La prima domanda è d’obbligo: ti hanno scoperto?
«Nessuno, anche se il libro è pieno di fatti autobiografici, messaggi cifrati e tributi».

Qualcuno sa della tua doppia vita?
«Un paio di amici, la mia ragazza e la mia migliore amica: le ho spedito il libro dopo che mi ha scritto "Finalmente ho smesso di leggere il blog di quel fetente", ci ero rimasto male...».

Tra colleghi si parla del libro?
«Sì, e io mi imbarazzo, ma ormai ho imparato a riferirmi in terza persona a Duchesne, anzi, a volte lo disprezzo».

Già, ma chi è Duchesne?
«Sono io, ma non sono io: è il mio alter ego, nasce dalla realtà ma invento anche molti episodi».
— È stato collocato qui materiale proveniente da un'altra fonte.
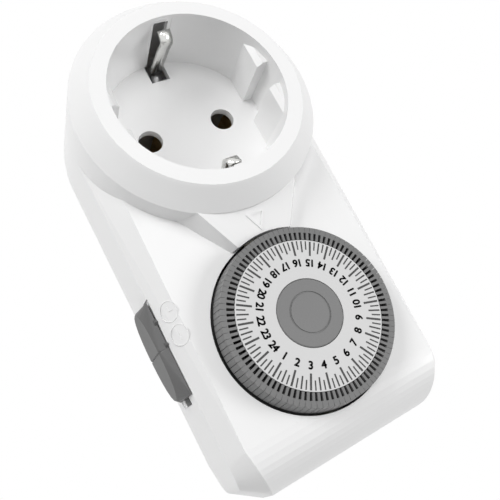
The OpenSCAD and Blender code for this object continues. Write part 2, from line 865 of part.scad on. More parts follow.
module dial_cap() {
    groove_r = cap_d * 0.3;
    skirt_r = cap_d / 2 - 1;
    color("gray") at_dial() translate([0, 0, dial_top_z]) rotate_extrude() polygon([
        [0, -cap_t],
        [skirt_r - 1, -cap_t],
        [skirt_r - 1, web_z + web_t - dial_top_z],
        [skirt_r, web_z + web_t - dial_top_z],
        [skirt_r, -cap_t],
        [cap_d / 2, -cap_t],
        [cap_d / 2, -0.1],
        [cap_d / 2 - 0.2, 0.1],
        [groove_r + 0.2, 0.1],
        [groove_r + 0.2, -0.1],
        [groove_r - 0.2, -0.1],
        [groove_r - 0.2, 0.1],
        [0, 0.1]]);
}

module dial_washer() {
    color("silver") at_dial() translate([0, 0, post_top]) difference() {
        cylinder(r = hub_r - 0.2, h = 0.4, $fn = 48);
        translate([0, 0, -1]) cylinder(d = dial_screw_d + 0.1, h = 3, $fn = 32);
    }
}

module dial_screw() {
    color("silver") at_dial() translate([0, 0, post_top + 0.4])
        mirror([0, 0, 1]) screw(dial_screw_d - 0.1, 5, 4, 1.2);
}

// ---- Switch ----

lever_y = dial_y + 23;
lever_z = flange_z - 3.2;
lever_w = 4.6;
lever_pin_r = 0.8;
nose_y = dial_y + (stem_in_r + stem_out_r) / 2;
tail_y = lever_y + 5;
leaf_z = lever_z + 1.3;
block_y0 = lever_y - 1.6;
block_y1 = lever_y + 7.6;

module contact_block() {
    color("tan") difference() {
        union() {
            translate([over_x + leaf_t / 2, block_y0 + 1.6, inner_back_z])
                cube([16 - over_x - leaf_t / 2, block_y1 - block_y0 - 1.6, lever_z - 2.2 - inner_back_z]);
            for (side = [-1, 1])
                translate([side * (lever_w / 2 + 1.2) - 0.9, block_y0, inner_back_z])
                    cube([1.8, 3.2, lever_z + 1.4 - inner_back_z]);
            translate([-16.5, lever_y + 3, inner_back_z]) cube([4, 4.6, leaf_z - 0.15 - inner_back_z]);
            translate([11.5, lever_y + 3, inner_back_z]) cube([4, 4.6, leaf_z + 2.2 - inner_back_z]);
        }
        translate([-10, lever_y, lever_z]) rotate([0, 90, 0]) cylinder(r = lever_pin_r, h = 20, $fn = 32);
        translate([0, 0, over_z]) linear_extrude(over_h) polygon(override_blade());
        for (side = [-1, 1])
            translate([side * lead_x, block_y0, lead_z]) rotate([-90, 0, 0])
                cylinder(r = lead_r, h = 20, $fn = 16);
    }
}

module lever_pin() {
    color("silver") translate([-lever_w / 2 - 2.1, lever_y, lever_z])
        rotate([0, 90, 0]) cylinder(r = lever_pin_r, h = lever_w + 4.2, $fn = 32);
}

module switch_lever() {
    nose_top = flange_z - 0.6;
    color("ivory") difference() {
        translate([-lever_w / 2 + 0.2, 0, 0]) rotate([90, 0, 90]) linear_extrude(lever_w - 0.4) polygon([
            [nose_y - 0.7, nose_top],
            [nose_y + 0.7, nose_top],
            [nose_y + 1.6, lever_z + 0.9],
            [lever_y, lever_z + 1.6],
            [tail_y - 1.4, lever_z + 0.2],
            [tail_y - 0.6, leaf_z - 0.45],
            [tail_y + 0.6, leaf_z - 0.45],
            [tail_y + 0.9, lever_z - 0.6],
            [lever_y, lever_z - 1.6],
            [nose_y, lever_z - 0.6]]);
        translate([-10, lever_y, lever_z]) rotate([0, 90, 0])
            cylinder(r = lever_pin_r + 0.05, h = 20, $fn = 32);
    }
}

leaf_t = 0.3;
leaf_y = tail_y;

module moving_contact() {
    color("goldenrod") {
        translate([-16, leaf_y - 1.5, leaf_z - leaf_t / 2]) cube([25.5, 3, leaf_t]);
        translate([7.6, leaf_y, leaf_z]) cylinder(r = 1.2, h = 0.6, $fn = 32);
    }
}

module fixed_contact() {
    color("goldenrod") {
        strip_xz([[15.2, leaf_z + 2.35], [5.8, leaf_z + 2.35]], leaf_t, 3, leaf_y);
        translate([7.6, leaf_y, leaf_z + 1.7]) cylinder(r = 1.2, h = 0.6, $fn = 32);
    }
}

cap_x = -half_w(slide_mid_y) + 0.4;
cam_x = cap_x + 6.6;

module override_slide() {
    foot_y = slide_top_y - slide_l;
    color("gray") {
        intersection() {
            translate([0, 0, slide_z - slide_h / 2]) linear_extrude(slide_h) polygon([
                [cap_x, slide_top_y],
                [cap_x - slide_proud - 1.4, slide_top_y - 0.2],
                [cap_x - slide_proud - 1.4, slide_top_y - 1],
                [cap_x - slide_proud, slide_top_y - 2.2],
                [cap_x - slide_proud, slide_mid_y + 0.3],
                [cap_x - slide_proud + 0.2, slide_mid_y],
                [cap_x - slide_proud, slide_mid_y - 0.3],
                [cap_x - slide_proud - 0.8, foot_y + 0.6],
                [cap_x - slide_proud - 0.4, foot_y],
                [cap_x, foot_y]]);
            translate([cap_x - 6, slide_mid_y, slide_z]) rotate([0, 90, 0]) scale([1, 1, 1])
                linear_extrude(8) polygon([for (a = [0:10:350])
                    [slide_h / 2 * cos(a), (slide_l / 2 + 1.6) * sin(a)]]);
        }
        translate([cap_x - 0.5, slide_mid_y - 4, slide_z - slot_hw]) cube([3.2, 8, 2 * slot_hw]);
        translate([cap_x + 2.6, slide_mid_y - 6, slide_z - 3.4]) cube([1.2, 14, 6.8]);
        translate([0, 0, slide_z - 1.5]) linear_extrude(3) polygon([
            [cap_x + 3.7, slide_mid_y + 8],
            [cam_x + 0.8, slide_mid_y + 8],
            [cam_x - 0.4, slide_mid_y + 2],
            [cap_x + 3.7, slide_mid_y + 1]]);
    }
}

over_x = cam_x + 2.4;
over_root_y = lever_y + 4;
over_nose_y = slide_mid_y + 2.6;
over_z = slide_z - 2.6;
over_h = 3.4;
over_nose = 2.25;

module override_leaf() {
    color("goldenrod") translate([0, 0, over_z]) linear_extrude(over_h) polygon(ribbon([
        [over_x, over_root_y],
        [over_x, over_nose_y + 2],
        [over_x - over_nose, over_nose_y],
        [over_x, over_nose_y - 2]], leaf_t));
}

// Outline of the fixed blade beside the leaf, seen from the front
function override_blade() = ribbon([
    [over_x + 3.4, over_root_y],
    [over_x + 3.4, block_y0 + 1],
    [over_x + 1.5, over_nose_y + 3],
    [over_x + 1.5, over_nose_y - 3]], leaf_t);

module override_contact() {
    color("goldenrod") translate([0, 0, over_z]) linear_extrude(over_h) polygon(override_blade());
}

module slide_spring() {
    color("silver") translate([0, 0, inner_back_z]) linear_extrude(2) polygon(ribbon([
        [cap_x + 5, slide_mid_y - 16],
        [cap_x + 5, slide_mid_y - 9],
        [cap_x + 4, slide_mid_y - 7],
        [cap_x + 5, slide_mid_y - 5]], 0.4));
}

// ---- Motor leads ----

lead_r = 0.6;
lead_x = 5;
lead_z = inner_back_z + 2;

// A round lead along straight stretches, with a ball at each bend
module lead(path, r) {
    for (i = [0:len(path) - 2]) {
        d = path[i + 1] - path[i];
        translate(path[i]) rotate([0, acos(d[2] / norm(d)), atan2(d[1], d[0])])
            cylinder(r = r, h = norm(d), $fn = 16);
        translate(path[i + 1]) sphere(r = 1.15 * r, $fn = 16);
    }
}

// The way of a motor lead on the given side, from the motor to the strip of a plug pin
function lead_path(side) = [
    [side * 3, motor_at[1] + sqrt(motor_r * motor_r - 16) + lead_r, lead_z],
    [side * lead_x, block_y0 - 2, lead_z],
    [side * lead_x, block_y1 + 2, lead_z],
    [side * pin_x, -12, tab_top_z + fork_t / 2 + lead_r]];

module lead_live() {
    color("brown") lead(lead_path(-1), lead_r);
}

module lead_neutral() {
    color("steelblue") lead(lead_path(1), lead_r);
}

front_shell();
socket_plate();
back_shell();
plug_pin_live();
plug_pin_neutral();
earth_bracket();
plug_earth_strip();
earth_rivet();
neutral_contact();
live_contact();
feed_strip();
housing_screws();
mech_plate();
mech_screws();
motor_can();
motor_coil();
motor_lid();
rotor();
motor_pinion();
gear_a();
gear_b();
gear_arbors();
contact_block();
switch_lever();
lever_pin();
moving_contact();
fixed_contact();
override_slide();
override_leaf();
override_contact();
slide_spring();
lead_live();
lead_neutral();
dial_wheel();
scale_disc();
dial_cap();
dial_washer();
dial_screw();
tappets_rest();
for (k = [1:single_tappets])
    single_tappet(k);
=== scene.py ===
"""Looks of the plug-in timer switch: materials, printed scale, slide, clips, signs, studio and camera."""

import json
import math

import bmesh
import bpy
from mathutils import Matrix, Vector


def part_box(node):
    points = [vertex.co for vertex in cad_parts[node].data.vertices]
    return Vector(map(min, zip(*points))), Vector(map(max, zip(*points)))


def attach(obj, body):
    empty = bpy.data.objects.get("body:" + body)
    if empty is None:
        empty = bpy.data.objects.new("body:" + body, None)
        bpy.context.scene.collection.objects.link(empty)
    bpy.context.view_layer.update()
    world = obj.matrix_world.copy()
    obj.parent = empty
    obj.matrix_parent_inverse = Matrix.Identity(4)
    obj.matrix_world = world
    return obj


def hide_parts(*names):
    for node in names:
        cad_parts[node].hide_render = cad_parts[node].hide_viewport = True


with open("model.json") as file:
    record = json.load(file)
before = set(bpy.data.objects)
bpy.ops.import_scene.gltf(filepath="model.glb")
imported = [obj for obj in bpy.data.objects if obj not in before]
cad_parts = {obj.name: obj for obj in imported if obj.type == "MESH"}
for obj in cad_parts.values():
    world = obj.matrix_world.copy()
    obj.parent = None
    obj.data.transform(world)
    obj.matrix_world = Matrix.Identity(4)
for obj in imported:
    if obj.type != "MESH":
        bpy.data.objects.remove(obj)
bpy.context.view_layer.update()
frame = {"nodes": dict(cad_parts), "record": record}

# ---- Sizes, in metres ----

MM = 0.001
PHOTO_SIZE = 500
FOCAL_PX = 621.7
CENTRE_PX = (259.9, 224.5)
CAMERA_AT = Vector((-53.12, -62.02, 156.59)) * MM
CAMERA_AIM = Vector((-0.55, -31.49, 42.0)) * MM
CAMERA_ROLL = math.radians(34.516)

dial_low, dial_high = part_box("scale_disc")
DIAL_X = (dial_low.x + dial_high.x) / 2
DIAL_Y = (dial_low.y + dial_high.y) / 2
SCALE_R = (dial_high.x - dial_low.x) / 2
SCALE_Z = dial_high.z
FLOOR_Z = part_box("plug_pin_live")[0].z
END_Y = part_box("front_shell")[0].y
RIM_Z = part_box("front_shell")[1].z
BACK_Z = 18.5 * MM
FRONT_Z = 37.6 * MM
RECESS_R = 19.6 * MM
RECESS_FLOOR_Z = RIM_Z - 17.5 * MM


# ---- Materials ----

def grey(level):
    """An sRGB grey level from 0 to 255 as a linear colour."""
    c = level / 255
    linear = c / 12.92 if c <= 0.04045 else ((c + 0.055) / 1.055) ** 2.4
    return (linear, linear, linear, 1)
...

Perché hai aperto il blog?
«Stavo veramente male, lavoravo fino all’una quasi tutti i giorni, facendo anche duemila euro al mese, ma non avevo una vita privata, allora mi sono detto "Adesso racconto tutto" ».

Chi sono i tuoi lettori?
«Ormai gente di ogni tipo, ma principalmente colleghi, dai senior che sostengono che "sputtano" la professione agli junior che si trovano nella mia situazione».

I personaggi: sono veri?
«Dipende, il collega arrivista esiste per davvero, mentre il boss è la summa di tutti i capi che si possono avere, come diceva Fitzgerald: "Ci vogliono almeno dieci persone per fare un personaggio"». (Non un Azzeccagarbugli qualunque, ma lo scrittore Francis Scott Fitzgerald, ed è conoscendo gente così che Duchesne è diventato socio di un vecchio studio rispettato, quello letterario)».